Microsoft (MSFT) released Windows Phone 7 to manufacturing and started its marketing campaign. However, although the company reportedly has $500 million burning a hole in its pocket, its first actions have been both sad and telling.

First the company held a mock funeral for competitors and then shows a "secret" trailer with a Lawrence of Arabia theme that, of course, is on YouTube. But the efforts are labored, immature, and underscore the desperation that Microsoft rightly feels.

Here's a clip from the mock funeral, in which Microsoft employees (please tell me that the company didn't hire dancers who moved so badly) try to reenact a short portion of the Michael Jackson Thriller music video:

It's amusing until you see how badly the participants dance and how short the segment is. So what does it mean? That Windows Phone 7 is a thriller? Or that Microsoft's latest mobile offering is actually a zombie, waiting to be put out of someone else's misery?

And, to finish the video choices, here's the Lawrence of Arabia-themed trailer:


Ah, the sands, the heat, the cliché: "The Revolution Is Coming." What, Windows Phone 7, which has Microsoft going all out to play catch-up and try to step a little ahead in some areas?

Ignore for a moment the irony that Microsoft uses the services of a competitor, Google (GOOG), to promote its product.
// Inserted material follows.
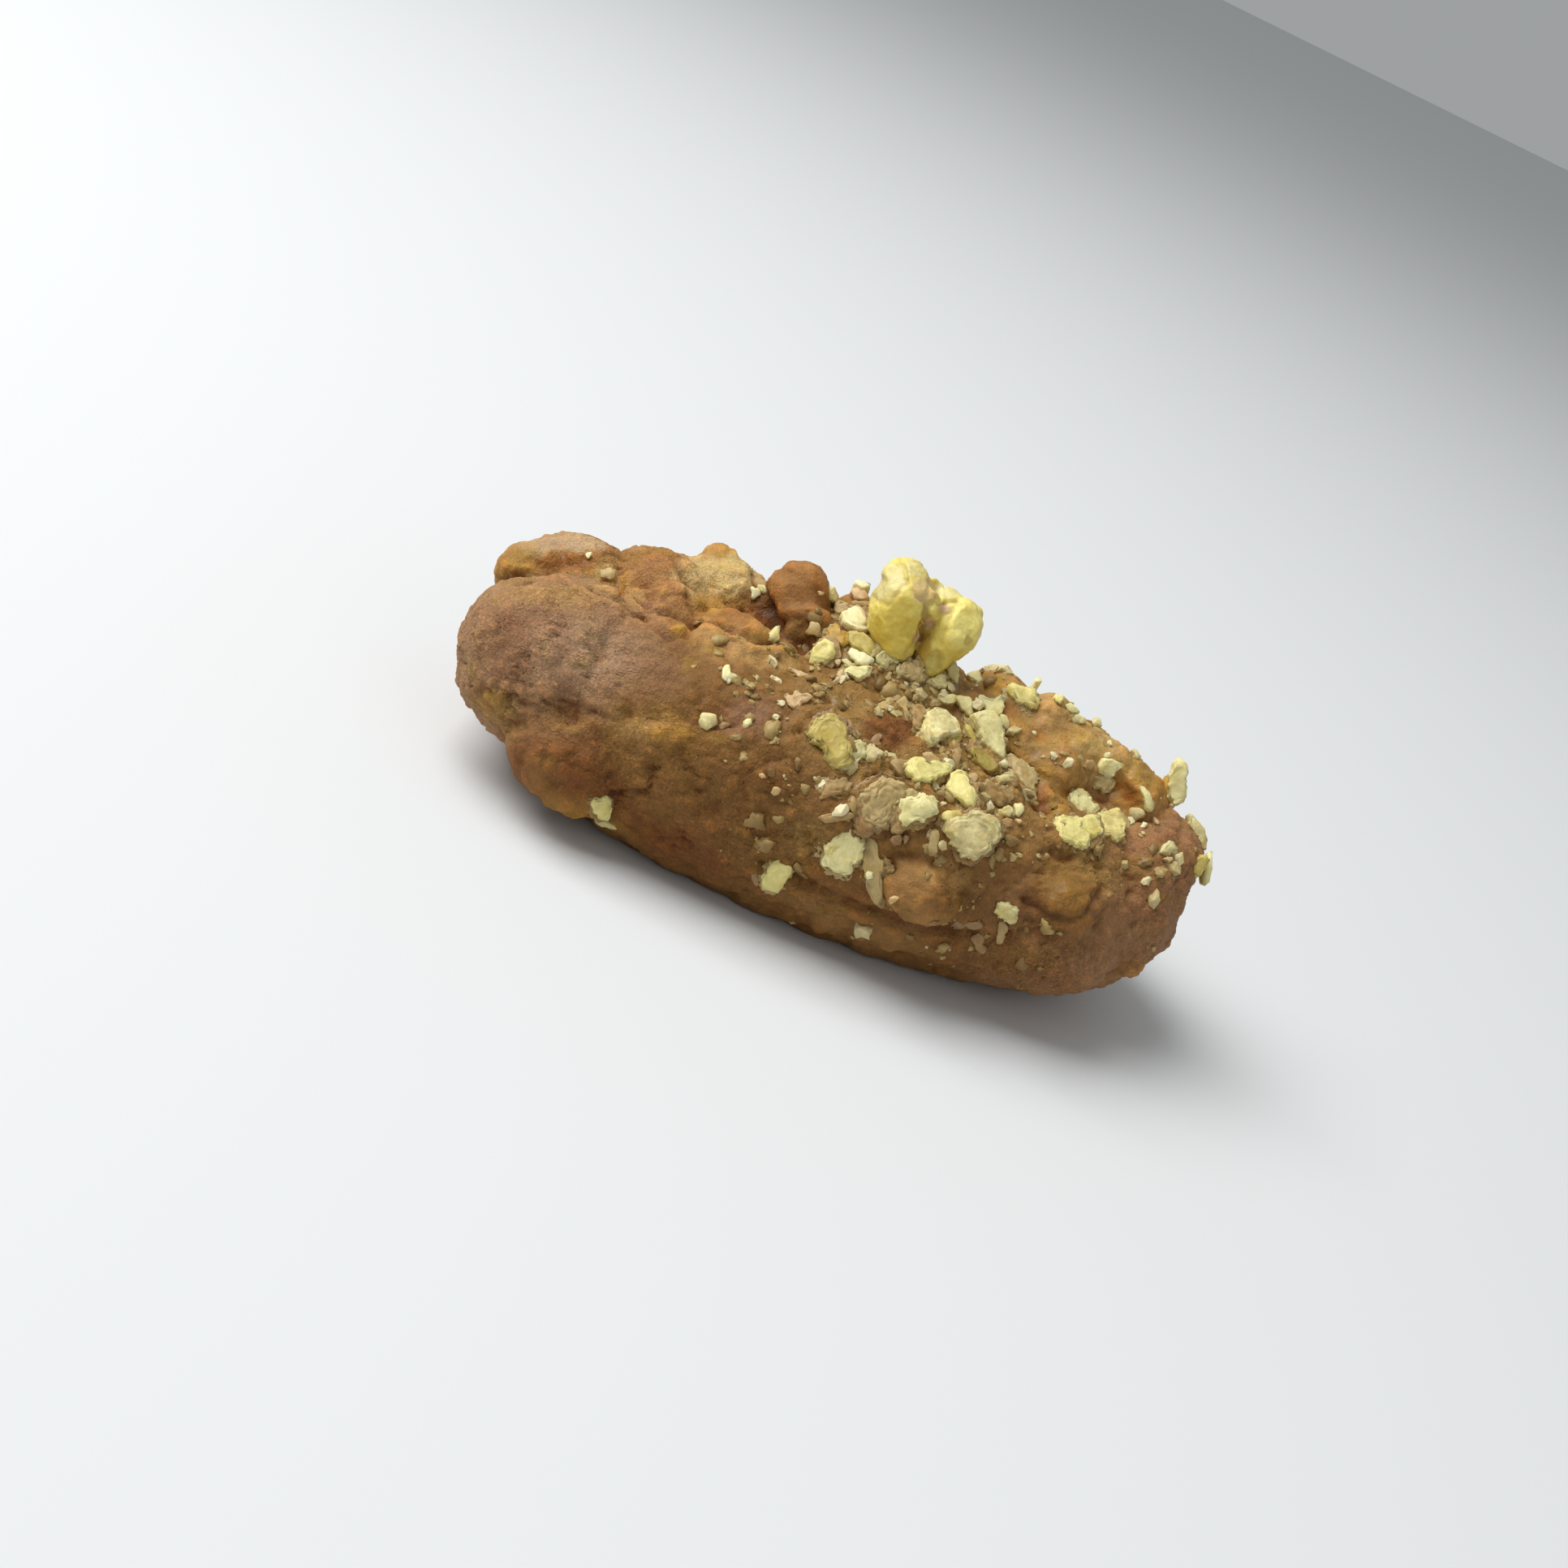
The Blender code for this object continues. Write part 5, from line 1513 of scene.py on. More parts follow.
@dataclass
class Dough(Moulded):
    """The biscuit itself: a loaf with lobes, folds and a fine wrinkled skin.

    Attributes:
        belly: height of the widest section above the base.
        underside: depth of the lower half if it weren't flattened by the tray.
        squareness: 2 is an ellipsoid, more is boxier.
        end_taper: how much wider the left end is than the right.
        foot_height: how far above the base the fine relief reaches its full depth.
        relief: the broad swells of the skin. The forms after it are finer, down to the grain.
        crinkle: the fine lines of the skin where it has dried.
        ragged: how far the stains' edges wander, in pixels.
        ragged_size: spacing of those bends.
        blend: how far a lobe's colour runs into the next, as a share of its size.
        ground: how much of the plain dough's colour shows between the lobes.
        least_syrup: how wet the dough is away from its patches.
    """

    name: str = "dough_skin"
    lobes: tuple[Lobe, ...] = DOUGH_LOBES
    creases: tuple[Crease, ...] = DOUGH_CREASES
    furrows: tuple[Crease, ...] = DOUGH_FURROWS
    step: float = 0.31
    smoothing: int = 4
    patches: tuple[Patch, ...] = PATCHES
    dryings: tuple[Drying, ...] = DRYINGS
    strewings: tuple[Strewing, ...] = STREWINGS
    stains: tuple[Tint, ...] = STAINS
    ragged: float = 7.0
    ragged_size: float = 1.3
    blend: float = 0.16
    ground: float = 0.25
    least_syrup: float = 0.1
    length: float = 71.0
    width: float = 35.4
    height: float = 21.0
    belly: float = 10.4
    underside: float = 13.2
    squareness: float = 2.4
    end_taper: float = 0.06
    foot_height: float = 1.5
    relief: Grain = Grain(5.5, 0.35)
    wrinkle: Grain = Grain(1.9, 0.22)
    lump: Grain = Grain(2.6, 0.6)
    knob: Grain = Grain(2.7, 0.75)
    clump: Grain = Grain(1.05, 0.26)
    grain: Grain = Grain(0.65, 0.3)
    crinkle: Grain = Grain(1.1, 0.32)

    def add_core(self, shape: bmesh.types.BMesh) -> None:
        """Adds the plain loaf: a boxy ellipsoid, fuller above its belly line."""
        loaf = bmesh.ops.create_icosphere(shape, subdivisions=5, radius=1)
        for vertex in loaf["verts"]:
            way = vertex.co
            power = self.squareness
            level = sum(abs(part) ** power for part in way) ** (1 / power)
            x, y, z = way / level
            taper = 1 - self.end_taper * x / 2
            rise = (self.height - self.belly if z > 0 else self.underside) * taper
            place = (x * self.length / 2, y * taper * self.width / 2, self.belly + z * rise)
            vertex.co = Vector(place) * MM

    def build(self, view: View, finish: bpy.types.Material) -> bpy.types.Object:
        """Makes the dough.

        Args:
            view: the camera of the main picture, which its furrows are read in.
            finish: its material.

        Returns:
            The finished piece.
        """
        mesh = self.one_skin()
        points = read_points(mesh)
        broad, small = billow(points, self.relief.size), billow(points, self.relief.size / 2.4)
        furrowed = sum(furrow.depth_at(view.picture(points)) for furrow in self.furrows)
        self.press(mesh, self.relief.depth * (broad + 0.4 * small) - furrowed * view.faced(mesh))
        self._flatten_base(mesh)
        self._paint(mesh, view)
        made = new_object(self.name, mesh)
        made.data = self._wrinkle(made, finish)
        smooth_shade(made.data)
        return made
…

Instead, consider that in the funeral, there were hearses for the Apple (AAPL) iPhone and RIM (RIMM) BlackBerry, but not for Android.
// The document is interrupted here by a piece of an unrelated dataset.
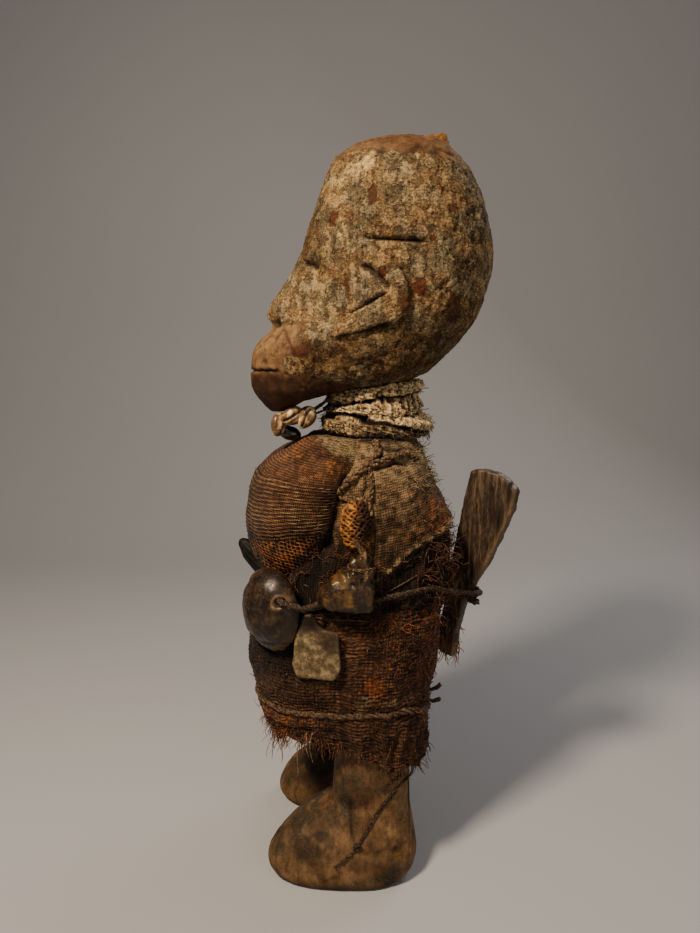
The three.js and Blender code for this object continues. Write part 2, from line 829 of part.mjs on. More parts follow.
/** A cowrie: an egg with a flatter mouth side, which has the long slot. */
function cowrie(place, tilt, turn, grow = 0) {
  const egg = (point) => {
    const full = point.y > 0 ? 1 : 0.86;
    point.z *= full;
    point.x *= point.x > 0 ? 0.72 : 1;
  };
  const made = lump(COWRIE, place, [tilt, 0, turn], { grow, sides: 8, rings: 6, shape: egg });
  if (grow > 0) {
    return made;
  }
  const slot = new THREE.BoxGeometry(3, COWRIE[1] * 1.7, 1);
  slot.translate(COWRIE[0] * 0.72, 0, 0);
  slot.applyMatrix4(
    new THREE.Matrix4().compose(
      new THREE.Vector3(...place),
      new THREE.Quaternion().setFromEuler(new THREE.Euler(tilt, 0, turn)),
      new THREE.Vector3(1, 1, 1),
    ),
  );
  return made.subtract(solid(slot));
}

const COWRIES = [
  { place: [13, -50.3, 325.2], tilt: 1.25, turn: 0.9 },
  { place: [16, -40.6, 331.4], tilt: 0.42, turn: 0.1 },
  { place: [16.5, -30.6, 330.4], tilt: 1.05, turn: -0.15 },
];

const pendant = (grow = 0) =>
  lump([6, 9, 5.2], [8, -43.5, 318.6], [-0.35, 0, 0], { grow, sides: 10, rings: 6 });

const neckCord = () =>
  limb(
    [
      [23, -13, 345],
      [17, -22, 338],
      [9, -34, 330.5],
      [5, -45, 326.5],
      [-4, -47, 326],
      [-12, -34, 330],
      [-19, -20, 338],
      [-24, -10, 345],
    ],
    [1.3, 1.3],
    { steps: 13 },
  );

const group = new THREE.Group();

/** Adds a solid to the figure as a named mesh. */
function part(name, body, color, roughness, metalness = 0) {
  const material = new THREE.MeshStandardMaterial({ color, roughness, metalness });
  const geometry = geometryOf(body).translate(-BOX_MIDDLE[0], -BOX_MIDDLE[1], 0);
  const mesh = new THREE.Mesh(geometry, material);
  mesh.name = name;
  group.add(mesh);
}

/** What is left of a body once the room for its neighbours is cut out of it. */
const clearOf = (body, ...rooms) => rooms.reduce((left, room) => left.subtract(room), body);

const figure = carvedHead().add(crownStub()).add(lowerWood());
const woodRoom = head(GAP).add(lowerWood(GAP));

const neckWrap = (grow = 0) => ovalBody(neckLevels, 14, { grow, bend: neckBend });
const chest = (grow = 0) => ovalBody(chestLevels, 20, { grow });
const back = (grow = 0) => ovalBody(backLevels, 16, { grow });
const waist = (grow = 0) => ovalBody(waistLevels, 16, { grow });
const skirt = (grow = 0) => ovalBody(skirtLevels, 22, { grow, bend: skirtBend });

const hipCharms = shellRoom().add(pouch(GAP)).add(plate(GAP)).add(horn(GAP));
const backRoom = back(GAP).intersect(above(BACK_EDGE_HEIGHT - GAP, BACK_EDGE_SLOPE));

const neckSolid = clearOf(neckWrap(), woodRoom);
const chestSolid = clearOf(chest(), woodRoom, neckWrap(GAP), netLump(GAP), hipCharms);
const backSolid = clearOf(
  back().intersect(above(BACK_EDGE_HEIGHT, BACK_EDGE_SLOPE)),
  woodRoom,
  neckWrap(GAP),
  chest(GAP),
  netLump(GAP),
  pouch(GAP),
);
const waistSolid = clearOf(waist(), woodRoom, chest(GAP), backRoom, netLump(GAP), hipCharms);
const skirtSolid = clearOf(skirt(), skirtInside(), woodRoom, waist(GAP), chest(GAP), hipCharms);

const clothRoom = skirt(GAP).add(waist(GAP)).add(chest(GAP)).add(backRoom);

part("carved_figure", figure, 0x6b4a2f, 0.85);
part("neck_wrap", neckSolid, 0xa89878, 0.95);
part("chest_bundle", chestSolid, 0x5a4026, 0.95);
part("back_bundle", backSolid, 0x5c4e3c, 0.95);
part("waist_wrap", waistSolid, 0x2e211a, 0.95);
part("skirt_wrap", skirtSolid, 0x4a3222, 0.95);
part("belly_shell", shell(), 0x4b3c2e, 0.4);
part("hip_pouch", pouch().subtract(belt(GAP)), 0x55462f, 0.35);
part("net_lump", netLump(), 0x8a5a26, 0.9);
part("hanging_plate", plate(), 0x9a8b72, 0.7);
part("dark_horn", horn().subtract(belt(GAP)), 0x1d1714, 0.45);
part("back_slat", slat(), 0x4d4026, 0.5);
part("belt_cord", belt().add(beltKnot().subtract(slat(GAP))), 0x2b2019, 0.9);
part("hem_cord", hemCord(), 0x6b5a44, 0.95);
part("shoulder_straps", shoulderStraps(), 0x6d5d49, 0.95);
part("leg_string", legString(), 0x3a281c, 0.9);
const cowrieRoom = COWRIES.map(({ place, tilt, turn }) => cowrie(place, tilt, turn, GAP));
COWRIES.forEach(({ place, tilt, turn }, i) => {
  const body = clearOf(cowrie(place, tilt, turn), woodRoom, clothRoom, neckWrap(GAP), ...cowrieRoom.slice(0, i));
  part(`cowrie_${i + 1}`, body, 0xcdbb95, 0.4);
});
part("black_pendant", clearOf(pendant(), clothRoom, ...cowrieRoom), 0x16120f, 0.4);
part(
  "cowrie_cord",
  clearOf(neckCord(), woodRoom, neckWrap(GAP), clothRoom, ...cowrieRoom, pendant(GAP)),
  0x2a2019,
  0.9,
);

export default group;
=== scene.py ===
"""Dresses a vodun statuette: crusted wood, sacking, cords and charms.

The figure is drawn in millimetres about its own upright middle plane, as it was carved, facing -Y with
its left side at +X. Points are moved to the frame and turned to metres when they are written to a mesh.
"""

import json
import logging
import math
from dataclasses import dataclass, field
from enum import Enum
from typing import Iterable, Optional, Sequence, Union

import bpy
import numpy as np
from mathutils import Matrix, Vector, noise

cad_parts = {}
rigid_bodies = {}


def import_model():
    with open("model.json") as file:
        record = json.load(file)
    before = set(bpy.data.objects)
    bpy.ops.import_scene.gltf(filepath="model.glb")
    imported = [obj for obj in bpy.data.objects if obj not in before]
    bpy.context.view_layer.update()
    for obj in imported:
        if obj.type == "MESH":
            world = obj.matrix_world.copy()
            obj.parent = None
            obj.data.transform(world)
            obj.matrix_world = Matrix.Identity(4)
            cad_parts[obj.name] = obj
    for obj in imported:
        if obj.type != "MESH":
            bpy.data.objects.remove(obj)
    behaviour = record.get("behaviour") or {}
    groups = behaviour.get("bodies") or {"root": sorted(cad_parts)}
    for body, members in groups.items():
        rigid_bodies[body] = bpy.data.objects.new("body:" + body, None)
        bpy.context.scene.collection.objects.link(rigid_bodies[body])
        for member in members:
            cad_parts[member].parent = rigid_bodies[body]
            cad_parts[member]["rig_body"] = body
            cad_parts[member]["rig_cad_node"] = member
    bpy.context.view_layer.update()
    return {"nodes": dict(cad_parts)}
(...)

Was this a slip? Did the marketing team run out of time to build a fake Android? Could it not make arrangements for three phone victims? Did the company forget that Google has what is arguable the leading smartphone operating system at the moment in terms of growth?
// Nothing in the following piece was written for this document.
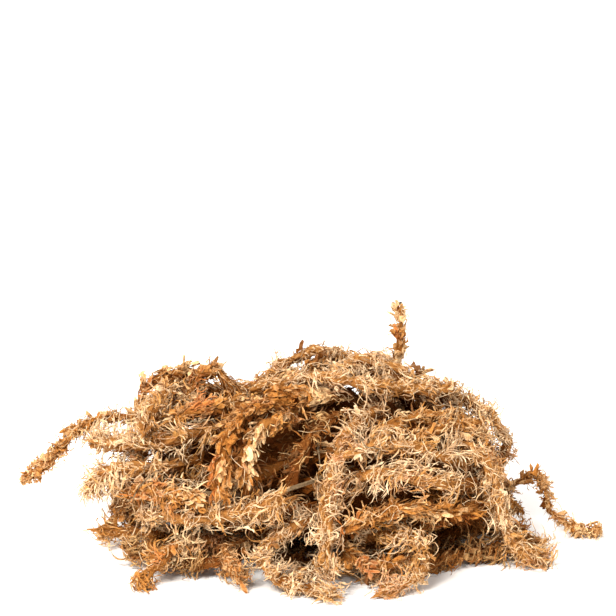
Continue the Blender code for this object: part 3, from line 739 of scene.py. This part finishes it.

Was Microsoft really afraid that to create a mock Android unit, it would have to target one of the actual phones by a company it probably hopes to bring into the Windows Phone 7 fold? Whatever the explanation or excuse, the affair was a wide-scale marketing debacle, no matter how many Microsoft employees showed up to cheer on the home team.

This isn't a matter of taking sides in the mobile platform wars, but recognition that when a company starts a critical marketing campaign, it should get outsiders with no stake in the outcome to give a clear view of what the activities say, and not what executives wish they could get people to believe.